Task to carry out → Print verbatim the opening line of the material and every subsequent line through the one containing "wasm.setup();".

Data excerpt →
"""

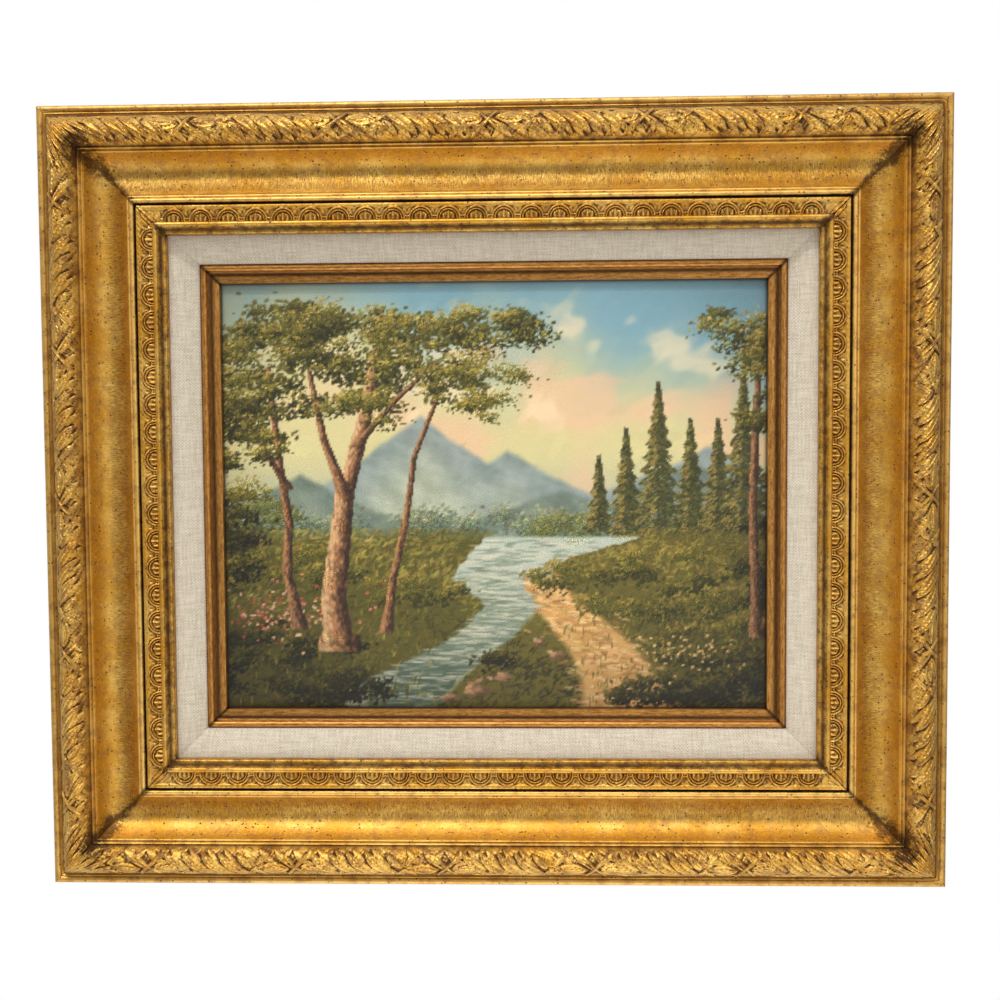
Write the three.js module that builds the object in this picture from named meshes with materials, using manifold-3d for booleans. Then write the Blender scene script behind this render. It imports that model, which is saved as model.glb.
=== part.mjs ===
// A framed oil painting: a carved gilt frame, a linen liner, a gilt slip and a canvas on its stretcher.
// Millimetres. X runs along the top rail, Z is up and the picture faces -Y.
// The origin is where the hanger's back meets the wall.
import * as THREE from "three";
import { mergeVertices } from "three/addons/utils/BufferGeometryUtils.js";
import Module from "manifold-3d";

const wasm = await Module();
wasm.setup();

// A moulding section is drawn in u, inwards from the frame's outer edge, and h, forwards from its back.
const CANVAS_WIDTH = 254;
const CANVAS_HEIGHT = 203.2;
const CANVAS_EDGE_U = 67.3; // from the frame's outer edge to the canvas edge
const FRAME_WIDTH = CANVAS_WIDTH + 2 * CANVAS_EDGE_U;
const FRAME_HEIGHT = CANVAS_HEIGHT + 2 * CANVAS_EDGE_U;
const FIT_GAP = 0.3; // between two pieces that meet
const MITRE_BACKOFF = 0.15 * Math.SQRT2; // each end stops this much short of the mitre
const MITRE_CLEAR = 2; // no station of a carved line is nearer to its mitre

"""

Problem solution →
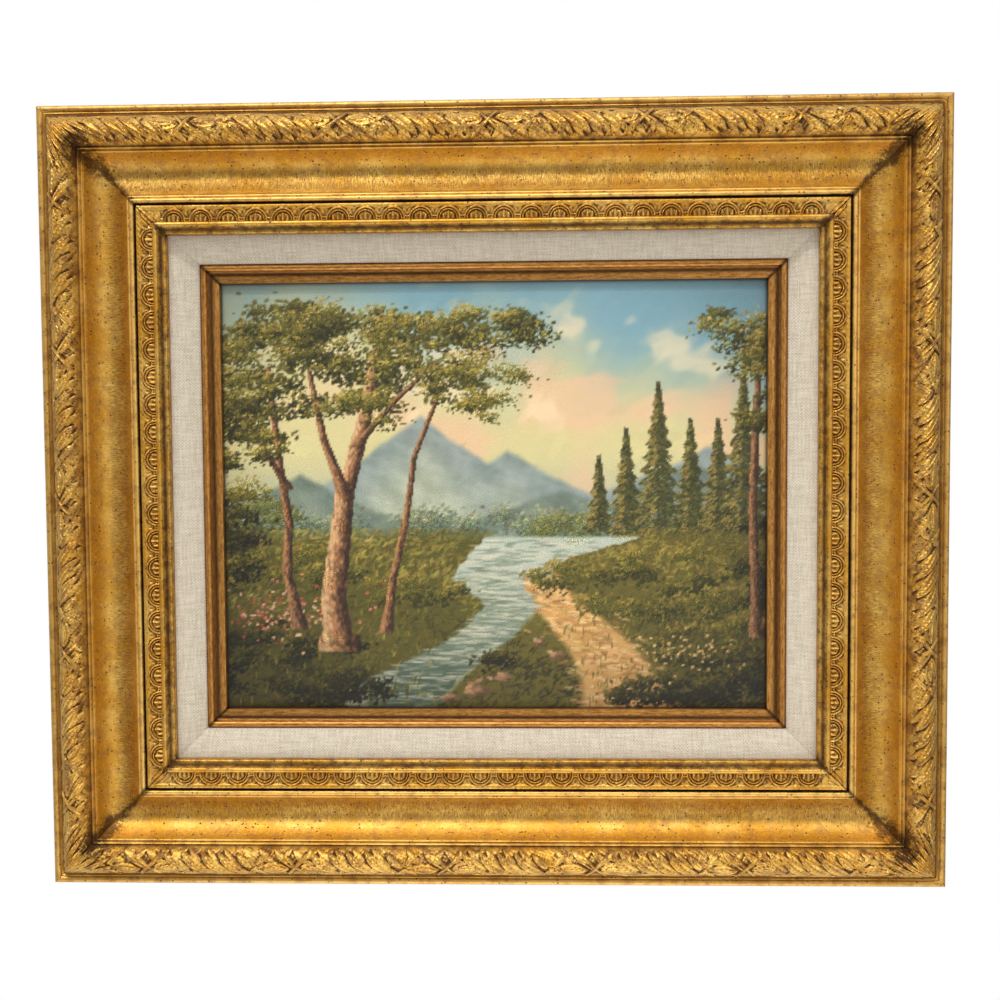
Write the three.js module that builds the object in this picture from named meshes with materials, using manifold-3d for booleans. Then write the Blender scene script behind this render. It imports that model, which is saved as model.glb.
=== part.mjs ===
// A framed oil painting: a carved gilt frame, a linen liner, a gilt slip and a canvas on its stretcher.
// Millimetres. X runs along the top rail, Z is up and the picture faces -Y.
// The origin is where the hanger's back meets the wall.
import * as THREE from "three";
import { mergeVertices } from "three/addons/utils/BufferGeometryUtils.js";
import Module from "manifold-3d";

const wasm = await Module();
wasm.setup();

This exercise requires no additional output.